Work to do.
Extract exactly those lines that lie between the start of the material and the line with "crowd: its points, faces, tones", including both boundary lines and no others.

[Modeling code records]
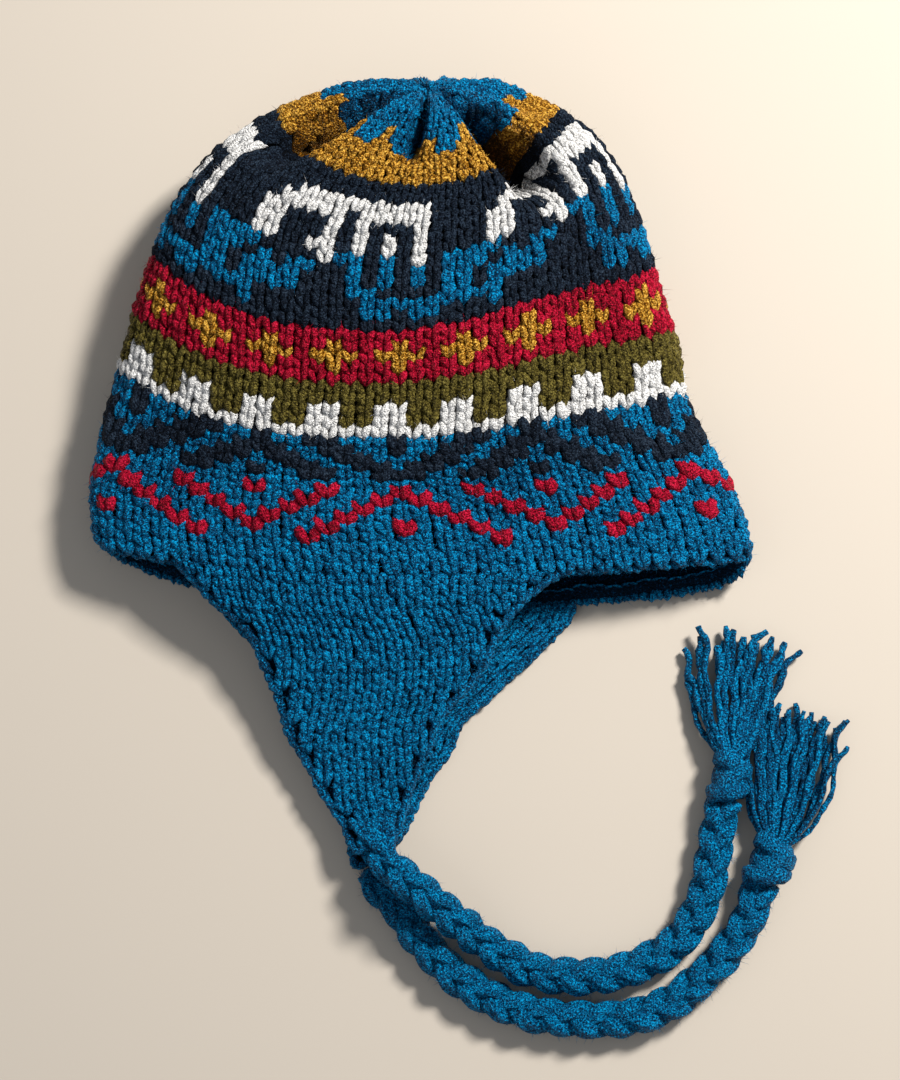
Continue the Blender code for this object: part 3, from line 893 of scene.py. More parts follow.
def mesh_piece(name: str, crowd: Laid) -> bpy.types.Object:
    """A smooth mesh object with the hat's yarns as its materials.

    Args:
        name: the piece's name.
        crowd: its points, faces, tones and yarns.

    Returns:
        The object, at the origin.
    """
    mesh = bpy.data.meshes.new(name)
    mesh.vertices.add(len(crowd.points))
    mesh.vertices.foreach_set("co", crowd.points.astype(np.float32).ravel())
    mesh.loops.add(len(crowd.corners))
    mesh.loops.foreach_set("vertex_index", crowd.corners.astype(np.int32))
    mesh.polygons.add(len(crowd.face_starts))
    mesh.polygons.foreach_set("loop_start", crowd.face_starts.astype(np.int32))
    used = np.unique(crowd.yarns)
    slots = np.zeros(len(YarnColour), np.int32)
    for slot, yarn in enumerate(used):
        mesh.materials.append(YARNS[YarnColour(int(yarn))].material())
        slots[yarn] = slot
    mesh.polygons.foreach_set("material_index", slots[crowd.yarns])
    mesh.update(calc_edges=True)
    mesh.validate()
    mesh.polygons.foreach_set("use_smooth", np.full(len(mesh.polygons), True))
    # Each point's tone: its random tone with painted light and shade on it.
    tone = mesh.attributes.new("tone", "FLOAT", "POINT")
    tone.data.foreach_set("value", crowd.tones.astype(np.float32))
    piece = bpy.data.objects.new(name, mesh)
    bpy.context.collection.objects.link(piece)
    return piece


def deselect_all() -> None:
    """Leaves nothing selected, as the operators act on all that is."""
    bpy.ops.object.select_all(action="DESELECT")


def dress(piece: bpy.types.Object, slot: str, *nodes: str) -> bpy.types.Object:
    """Makes a finished piece ride on the hat and stand for its nodes, which it hides.

    Args:
        piece: the finished piece.
        slot: the record's material slot; not used.
        nodes: the solids that it stands for.

    Returns:
        The piece.
    """
    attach(piece, BODY)
    if nodes:
        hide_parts(*nodes)
    LOG.info("%s: %d faces", piece.name, len(piece.data.polygons))
    return piece


class Ring(NamedTuple):
    """A ring of a yarn form.

    Args:
        across, along: its middle, in stitches.
        up: how high its middle stands, in metres.
        wide: half its width, in stitches.
        high: half its height, in metres.
    """

    across: float
    along: float
    up: float
    wide: float
    high: float


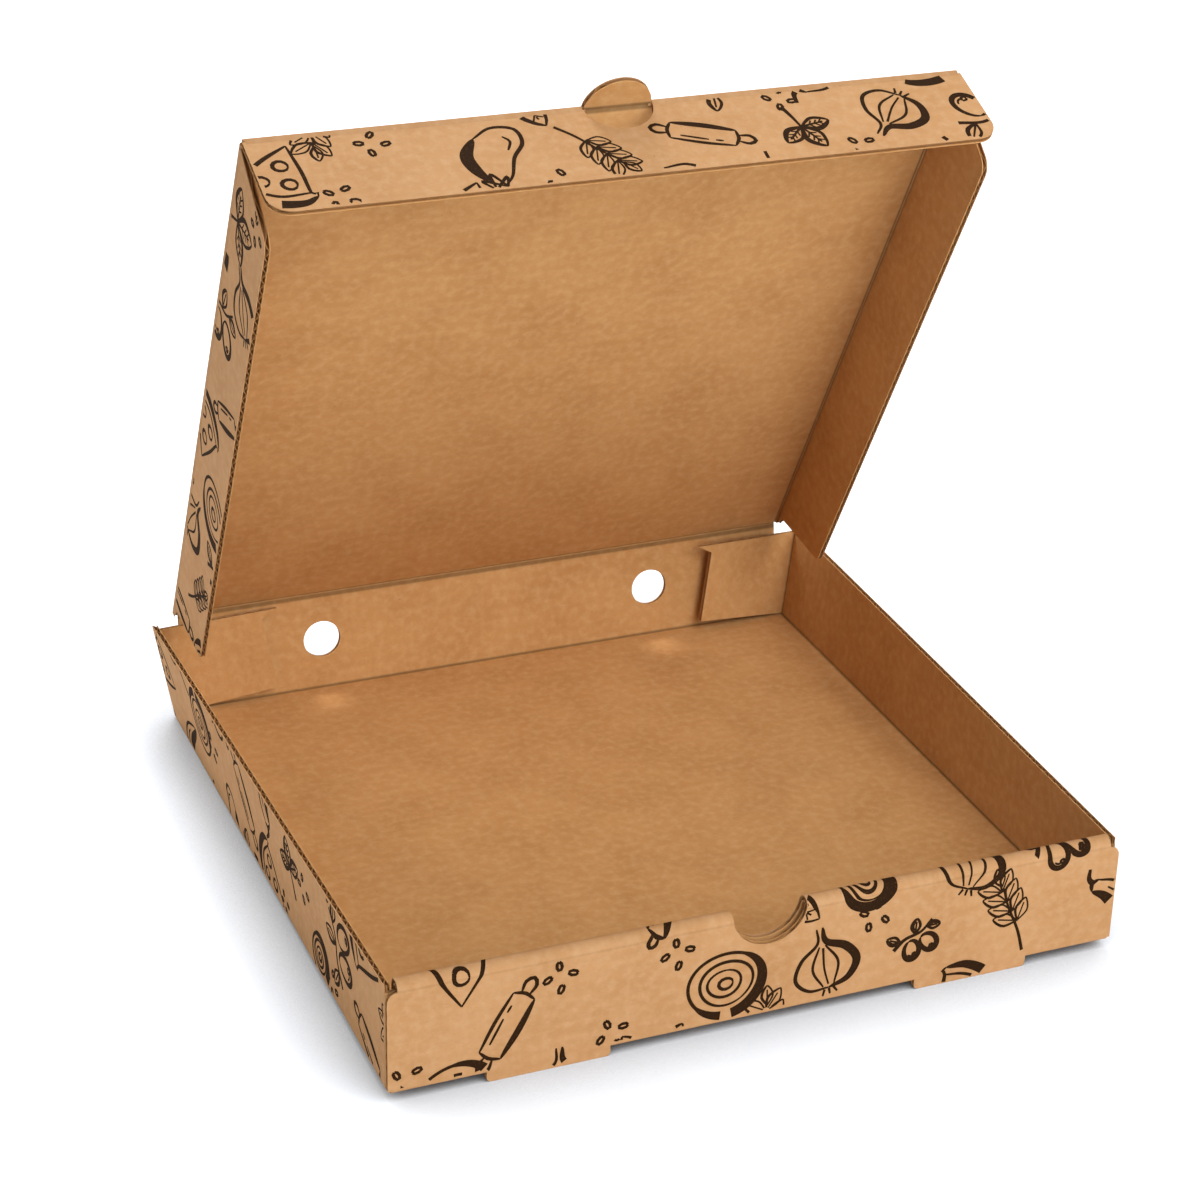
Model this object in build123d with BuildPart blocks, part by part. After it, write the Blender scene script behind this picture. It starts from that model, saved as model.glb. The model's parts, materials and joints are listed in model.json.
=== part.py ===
from build123d import *
from math import cos, hypot, radians, sin
import os

# A take-away pizza box folded from one die-cut sheet of corrugated board, standing with
# its lid held open. The panels are drawn about the middle of the board, and every fold
# is a round bead about the line where two middles meet.
# The origin is under the middle of the footprint, the box faces -Y, and +Z is up.

# Board
BOARD = 2.6             # thickness of the board
LAYER_GAP = 0.1         # air between two boards folded onto each other
CREASE_GAP = 0.3        # air between the bead of a moving fold and the next panel
CREASE_RUN = 3.2        # width of the strip that is crushed beside a moving fold
REST_GAP = 0.3          # air between a folded edge and the board under it

# Tray
TRAY_WIDTH = 332.0      # across the feet of the side walls
TRAY_DEPTH = 337.0      # from the front wall to the foot of the rear wall
SIDE_HEIGHT = 49.5      # from under the floor to the raw top of a side wall
SIDE_SPREAD = 8.0       # how far a side wall leans out at its rear end
REAR_LEAN = 5.3         # how far the rear wall leans back at the hinge line
HINGE_HEIGHT = 52.0     # from under the floor to the hinge line of the lid
REAR_WALL_INSET = 5.8   # from a side wall's outer face to the end of the rear wall

# Front wall: an outer board, the folded-in ends of the side walls and an inner board
WALL_LAYERS = 3
FRONT_HEIGHT = 51.7     # from under the floor to the top of the rolled edge
ROLL_INSET = 4.5        # from the end of the outer board to the end of the rolled edge
NOTCH_RADIUS = 17.0     # thumb notch in the middle of the rolled edge
TRAPPED_LENGTH = 92.0   # reach of the side walls' ends between the two boards
TRAPPED_HEIGHT = 46.5

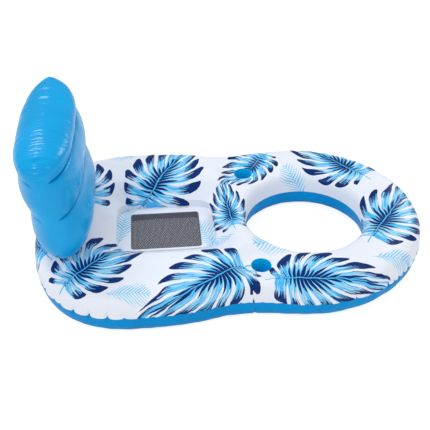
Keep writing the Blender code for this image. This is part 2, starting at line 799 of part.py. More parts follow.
def build_valve(prefix, sheet, matrix, finish_name, finish, carrier=None):
    """A push-in air valve: flange with sleeve, sliding stem, check flap and a
    stopper cap on a strap. matrix has +Z outwards and +X along the strap."""
    film = film_material(finish_name, finish)
    cut_bore(sheet, matrix, SLEEVE_RADIUS + GAP, SLEEVE_LENGTH, prefix + "_bore")
    flange_low = FIT_GAP
    flange_top = flange_low + FLANGE_THICKNESS
    inner = SLEEVE_RADIUS - SLEEVE_WALL
    turned_solid(prefix + "_flange", [
        (SLEEVE_RADIUS, -SLEEVE_LENGTH), (SLEEVE_RADIUS, flange_low),
        (FLANGE_RADIUS, flange_low), (FLANGE_RADIUS, flange_top),
        (inner, flange_top), (inner, -SLEEVE_LENGTH)],
        VALVE_SIDES, film, matrix, carrier)

    stem_carrier = add_empty(prefix + "_stem_carrier", matrix, carrier)
    local = Matrix.Identity(4)
    stem_radius = inner - GAP
    rim_low = flange_top + GAP
    rim_top = rim_low + STEM_RIM_THICKNESS
    stem = turned_solid(prefix + "_stem", [
        (stem_radius, -SLEEVE_LENGTH), (stem_radius, rim_top),
        (STEM_BORE_RADIUS, rim_top), (STEM_BORE_RADIUS, -SLEEVE_LENGTH)],
        VALVE_SIDES, film, local, stem_carrier)
    join_box(stem, ((STEM_BORE_RADIUS + stem_radius) / 2.0, -LUG_WIDTH / 2.0, rim_low),
             (LUG_REACH, LUG_WIDTH / 2.0, rim_top), local, prefix + "_lug")
    flap_top = -SLEEVE_LENGTH - GAP
    turned_solid(prefix + "_flap", [
        (stem_radius, flap_top - FLAP_THICKNESS), (stem_radius, flap_top),
        (0.0, flap_top), (0.0, flap_top - FLAP_THICKNESS)],
        VALVE_SIDES, film_material("clear_film", CLEAR_FILM), local, stem_carrier, (2, 3))

    cap_low = rim_top + GAP
    cap_top = cap_low + CAP_THICKNESS
    hinge = Matrix.Translation((STRAP_HINGE_REACH, 0.0, cap_low + STRAP_THICKNESS / 2.0))
    plug_carrier = add_empty(prefix + "_plug_carrier", hinge, stem_carrier)
    back = hinge.inverted()
    plug = turned_solid(prefix + "_plug", [
        (STOPPER_END_RADIUS, cap_low - STOPPER_LENGTH), (STOPPER_TOP_RADIUS, cap_low),
        (CAP_RADIUS, cap_low), (CAP_RADIUS, cap_top),
        (0.0, cap_top), (0.0, cap_low - STOPPER_LENGTH)],
        VALVE_SIDES, film, back, plug_carrier, (4, 5))
    join_box(plug, (CAP_RADIUS / 2.0, -LUG_WIDTH / 2.0, cap_low),
             (STRAP_HINGE_REACH, LUG_WIDTH / 2.0, cap_low + STRAP_THICKNESS), back,
             prefix + "_strap")


def build_backrest(hinge_height):
    """Backrest sheets, beams and valve, all on one carrier at the hinge."""
    lean = Matrix.Rotation(-BACK_LEAN, 4, 'Y')
    carrier = add_empty("backrest_carrier",
                        Matrix.Translation((BACK_X, 0.0, hinge_height)) @ lean)
    blue = film_material("blue_film", BLUE_FILM)
    front = build_back_sheet("backrest_front_sheet", 1.0, blue, carrier)
    rear = build_back_sheet("backrest_rear_sheet", -1.0, blue, carrier)
    for number, level in enumerate(("lower", "upper"), start=1):
        build_back_beam("backrest_beam_" + level, number * BACK_ROWS_PER_CHANNEL,
                        front, rear, carrier)
    tree = skin_tree(rear["points"], rear["quads"])
    place = valve_place(tree, (-BACK_THICKNESS, 0.0, BACK_VALVE_HEIGHT), (1.0, 0.0, 0.0),
                        (0.0, 0.0, 1.0))
    build_valve("backrest_valve", rear["item"], place, "blue_film", BLUE_FILM, carrier)


def build_base_valves(base, plan):
    """The valve of the rear chamber and that of the front chamber."""
    above = (REAR_VALVE_X, 0.0, TOP_SWELL + SEAM_HEIGHT + CUT_OVERRUN)
    place = valve_place(skin_tree(base["top"], plan.quads), above, (0.0, 0.0, -1.0),
                        (0.0, 1.0, 0.0))
    build_valve("rear_valve", base["top_item"], place, "white_film", WHITE_FILM)
    inside = (HOLE_CENTRE_X, 0.0, FRONT_VALVE_Z)
    place = valve_place(skin_tree(base["bottom"], plan.quads), inside, (0.0, -1.0, 0.0),
                        (1.0, 0.0, 0.0))
    build_valve("front_valve", base["bottom_item"], place, "deep_blue_film", DEEP_BLUE_FILM)


def build_chair():
    """Make every piece of the chair."""
    clear_objects()
    plan = BasePlan()
    weld, radius = base_heights(plan)
    base = build_base(plan, weld, radius)
    build_seat(plan)
    for side_name, side in (("left", 1.0), ("right", -1.0)):
        build_cup(side_name, side, base["top_item"])
    first = WALL_STEPS_FROM_WAIST
    last = OUTLINE_FRONT_STEPS - WALL_STEPS_FROM_WAIST
    build_chamber_wall("chamber_wall_right", plan.front[first], base)
    build_chamber_wall("chamber_wall_left", plan.front[last], base)
    tree = skin_tree(base["top"], plan.quads)
    hinge_height = crown_height(tree, BACK_X, 0.0) + HINGE_STRIP_HEIGHT
    build_hinge_strip(tree, hinge_height)
    build_backrest(hinge_height)
    build_base_valves(base, plan)


build_chair()
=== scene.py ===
"""Looks of the inflatable pool chair: films, leaf print, seat net, light and camera.

Axes as in the frame: +X from the backrest to the leg ring, +Y to the sitter's
left, +Z up. All lengths are in metres.
"""
import math
from functools import partialmethod

import bpy
import numpy as np
from mathutils import Matrix, Vector


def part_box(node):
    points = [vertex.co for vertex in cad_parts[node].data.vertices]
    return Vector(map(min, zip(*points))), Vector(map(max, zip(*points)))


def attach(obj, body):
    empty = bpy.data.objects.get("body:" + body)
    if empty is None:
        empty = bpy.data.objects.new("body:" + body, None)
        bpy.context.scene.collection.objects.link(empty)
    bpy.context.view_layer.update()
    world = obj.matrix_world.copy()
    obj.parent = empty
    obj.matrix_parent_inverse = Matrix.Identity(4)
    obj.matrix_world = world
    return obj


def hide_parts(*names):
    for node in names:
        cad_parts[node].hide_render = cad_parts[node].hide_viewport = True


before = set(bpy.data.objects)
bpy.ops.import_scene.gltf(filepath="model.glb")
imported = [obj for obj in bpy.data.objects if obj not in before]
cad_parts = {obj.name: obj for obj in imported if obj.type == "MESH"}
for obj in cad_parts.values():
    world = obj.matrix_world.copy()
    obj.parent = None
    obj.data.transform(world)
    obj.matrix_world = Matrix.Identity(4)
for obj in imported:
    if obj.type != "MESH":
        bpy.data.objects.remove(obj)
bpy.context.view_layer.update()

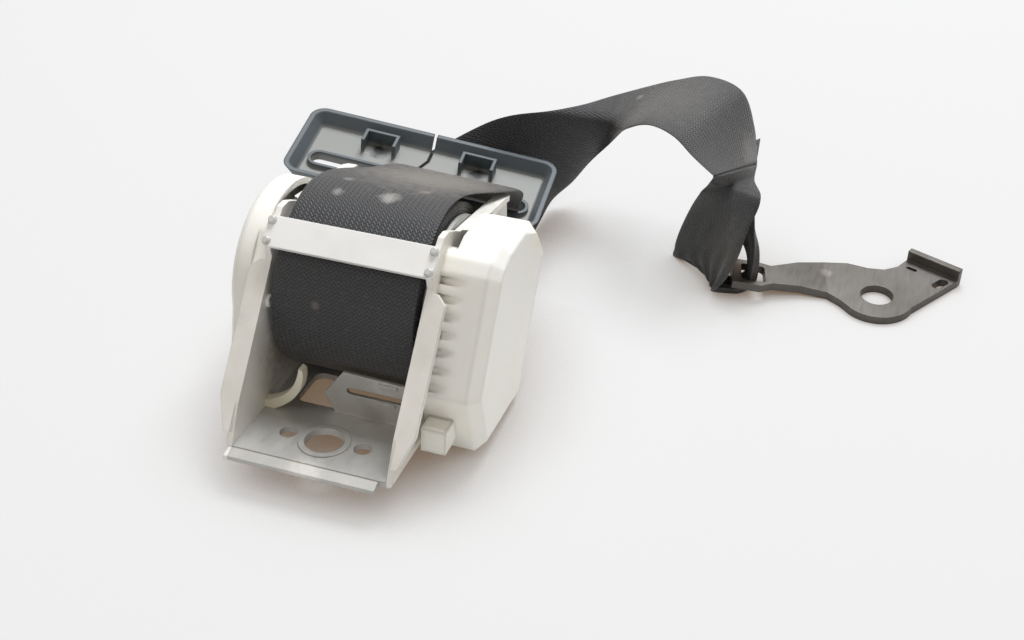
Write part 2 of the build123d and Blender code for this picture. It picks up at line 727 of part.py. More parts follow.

Complete response.
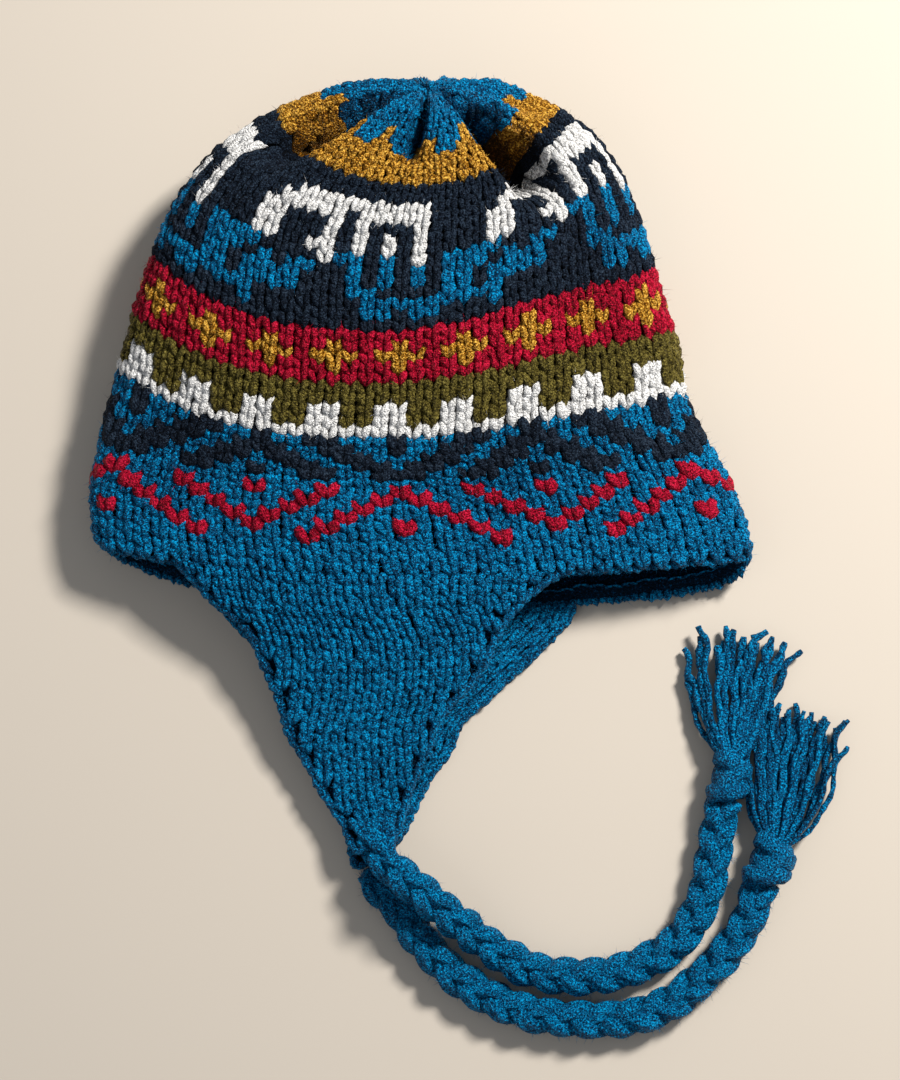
Continue the Blender code for this object: part 3, from line 893 of scene.py. More parts follow.
def mesh_piece(name: str, crowd: Laid) -> bpy.types.Object:
    """A smooth mesh object with the hat's yarns as its materials.

    Args:
        name: the piece's name.
        crowd: its points, faces, tones and yarns.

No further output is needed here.